Politische und moralische Unterstützung kam vor allem von Willy Brandt. Und unzählige Solidaritätsgruppen sind damals entstanden,allein in Deutschland mehr als 300. Da fanden grüne Linke, Linksradikale, gemäßigte Linke und Sozialdemokraten zusammen, was ja sonst nicht der Fall war.

Haben sich diese "Feierabendrevolutionäre" aus der Ferne ein richtiges Bild gemacht oder alles verklärt?

Ein bisschen war das sandinistische Nicaragua für die jungen Leute in Deutschland wie das republikanische Spanien Anfang der 30er Jahre und dessen Kampf gegen den Diktator Franco. Die Leute haben bei der Alphabetisierung geholfen, Schulen gestrichen, Krankenhäuser aufgebaut und den Bauern unter die Arme gegriffen. Die haben zum Teil auch mitgelitten; manche sind bei Angriffen der Contras gestorben.

Einige deutsche Politiker hatten kürzlich erhebliche Probleme mit ihrer 68er-Vergangenheit. Sie mussten sich rechtfertigen oder gar entschuldigen. Wie wirkt das auf Sie?

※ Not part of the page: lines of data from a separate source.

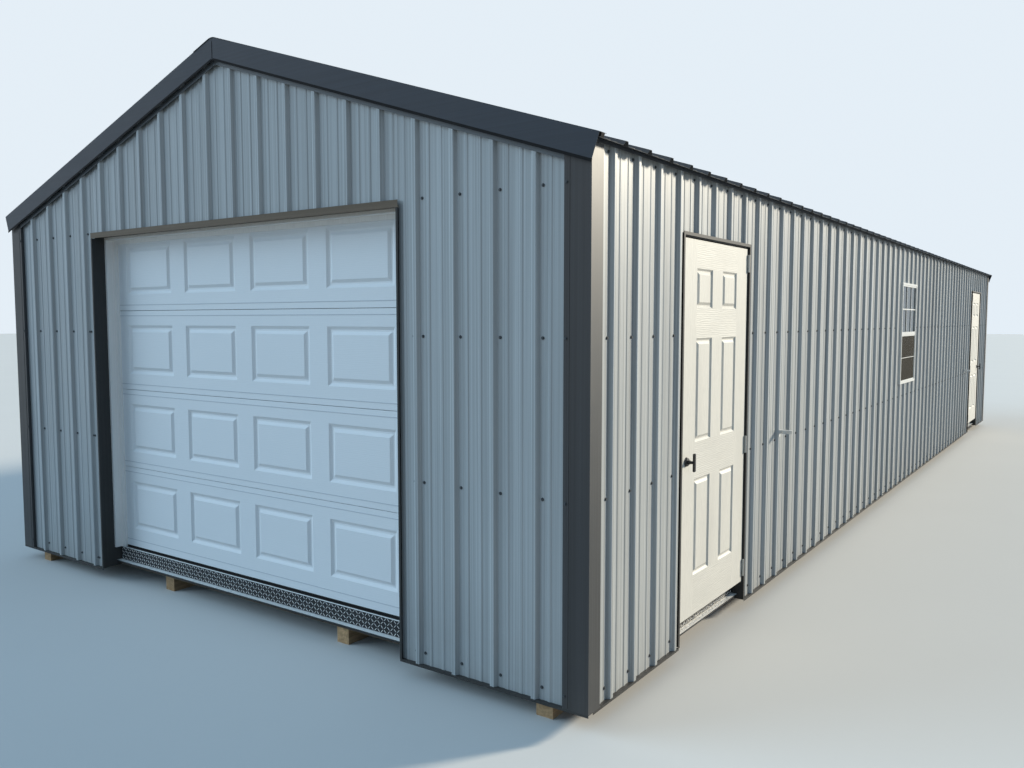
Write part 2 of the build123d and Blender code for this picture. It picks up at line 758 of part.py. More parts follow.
def tee_handle(y, surface_x, out):
    """Locking tee handle: rose, stem and upright bar; out is +1 outside and -1 inside."""
    turn = Rot(0, 90 * out, 0)
    align = (Align.CENTER, Align.CENTER, Align.MIN)
    spot = Pos(surface_x, y, floor_top + handle_height)
    rose = extrude(Circle(handle_rose_radius), amount=handle_rose_thickness, taper=handle_rose_taper)
    stem = Cylinder(handle_stem_radius, handle_reach - handle_bar_thickness / 2, align=align)
    bar = Pos(0, 0, handle_reach - handle_bar_thickness) * Box(handle_bar_length, handle_bar_width,
                                                            handle_bar_thickness, align=align)
    bar = chamfer(bar.edges().filter_by(Axis.Y), handle_bar_bevel)
    return spot * turn * (rose + stem + bar)


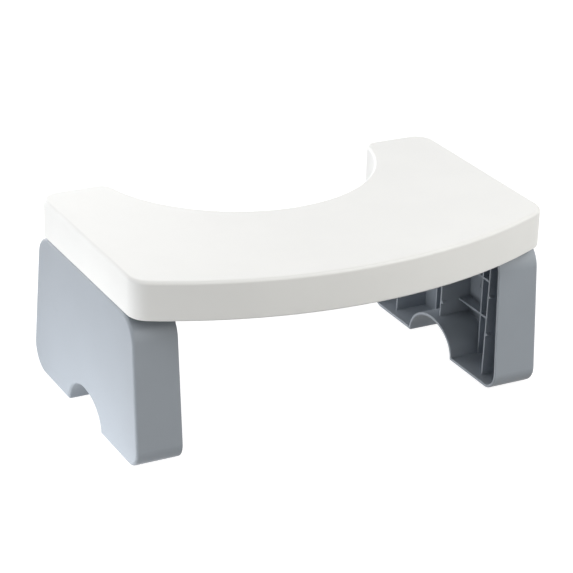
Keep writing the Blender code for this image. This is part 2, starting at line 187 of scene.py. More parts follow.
def prism(outline: list[Point], low: float, high: float, softness: float = 0.0) -> bmesh.types.BMesh:
    """A closed block with a flat outline in X and Y, between two heights.

    Args:
        outline: The outline's points, anticlockwise seen from above.
        low: Height of the lower face.
        high: Height of the upper face.
        softness: Width of the rounding on every sharp edge, or 0.

    Returns:
        The block's mesh.
    """
    bm = bmesh.new()
    face = bm.faces.new([bm.verts.new((u, v, low)) for u, v in outline])
    grown = bmesh.ops.extrude_face_region(bm, geom=[face])
    raised = [g for g in grown["geom"] if isinstance(g, bmesh.types.BMVert)]
    bmesh.ops.translate(bm, verts=raised, vec=(0, 0, high - low))
    bmesh.ops.recalc_face_normals(bm, faces=bm.faces)
    if softness:
        sharp = [e for e in bm.edges if e.calc_face_angle(0.0) > SHARP_BLOCK]
        round_edges(bm, sharp, softness, BLOCK_FACETS)
    return bm


def turned(bm: bmesh.types.BMesh, matrix: Matrix) -> bmesh.types.BMesh:
    """Place a mesh with a matrix, and keep its faces outwards.

    Args:
        bm: The mesh.
        matrix: Where it goes, which may mirror it.

    Returns:
        The same mesh.
    """
    bmesh.ops.transform(bm, matrix=matrix, verts=bm.verts)
    if matrix.determinant() < 0:
        bmesh.ops.recalc_face_normals(bm, faces=bm.faces)
    return bm


def along_x(bm: bmesh.types.BMesh) -> bmesh.types.BMesh:
    """Turn a mesh so that its own X, Y and Z become Y, Z and X."""
    return turned(bm, Matrix(((0, 0, 1, 0), (1, 0, 0, 0), (0, 1, 0, 0), (0, 0, 0, 1))))


def along_y(bm: bmesh.types.BMesh) -> bmesh.types.BMesh:
    """Turn a mesh so that its own X stays, its Y becomes Z and its Z becomes Y."""
    return turned(bm, Matrix(((1, 0, 0, 0), (0, 0, 1, 0), (0, 1, 0, 0), (0, 0, 0, 1))))


def merged(pieces: list[bmesh.types.BMesh]) -> bmesh.types.BMesh:
    """Put several closed meshes that don't meet into one.

    Args:
        pieces: The meshes, which are freed.

    Returns:
        The mesh that holds them all.
    """
    whole = bmesh.new()
    for bm in pieces:
        mesh = bpy.data.meshes.new("part_of_whole")
        bm.to_mesh(mesh)
        bm.free()
        whole.from_mesh(mesh)
        bpy.data.meshes.remove(mesh)
    return whole


def disc(u: float, v: float, radius: float, low: float, high: float) -> bmesh.types.BMesh:
    """A short round block."""
    return prism(arc((u, v), radius, 0, FULL_TURN, DISC_FACETS)[:-1], low, high)


def block(x0: float, y0: float, x1: float, y1: float, low: float, high: float) -> bmesh.types.BMesh:
    """A plain block between two corners and two heights."""
    return prism([(x0, y0), (x1, y0), (x1, y1), (x0, y1)], low, high)


def rods(middles: list[Vector], radius: float, half: float) -> bmesh.types.BMesh:
    """Rods along Y round some middles, which cut the bores for the pins."""
    return merged([along_y(disc(p.x, p.z, radius, p.y - half, p.y + half)) for p in middles])


def corners_of(faces: list[bmesh.types.BMFace]) -> list[bmesh.types.BMVert]:
    """The faces' points, each once, in the faces' own order."""
    return list(dict.fromkeys(v for f in faces for v in f.verts))


@dataclass(frozen=True)
class Level:
    """A level across a moulding: its w where v is 0, and how much w grows with v."""

    base: float
    lean: float = 0.0

    def at(self, place: Vector) -> float:
        """The level's w at a place."""
        return self.base + self.lean * place.y

    def deeper(self, depth: float) -> "Level":
        """The same level, further from the rim."""
        return Level(self.base + depth, self.lean)

    def holds(self, verts: Iterable[bmesh.types.BMVert]) -> bool:
        """Whether every point lies on the level."""
        return all(abs(v.co.z - self.at(v.co)) < ON_LEVEL for v in verts)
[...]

Als Außenminister Joschka Fischer auf Polizisten losging, war er ein junger Mann. Und die Welt war eine völlig andere. Wenn Sie mich jetzt fragten: Würden Sie das, was Sie vor zwanzig Jahren getan haben, heute wieder tun, wäre meine Antwort Ja - vorausgesetzt ich wäre noch ein relativ junger Mensch. Aber als inzwischen fast 60-Jähriger würde meine Antwort Nein lauten.

Für eine Idee, die man früher einmal realisieren wollte, braucht man sich nicht zu entschuldigen?

Auf keinen Fall. Man müsste ja um Verzeihung für seine eigene Jugend bitten. Und wer, wenn nicht die Jungen, können versuchen, Neues zu schaffen.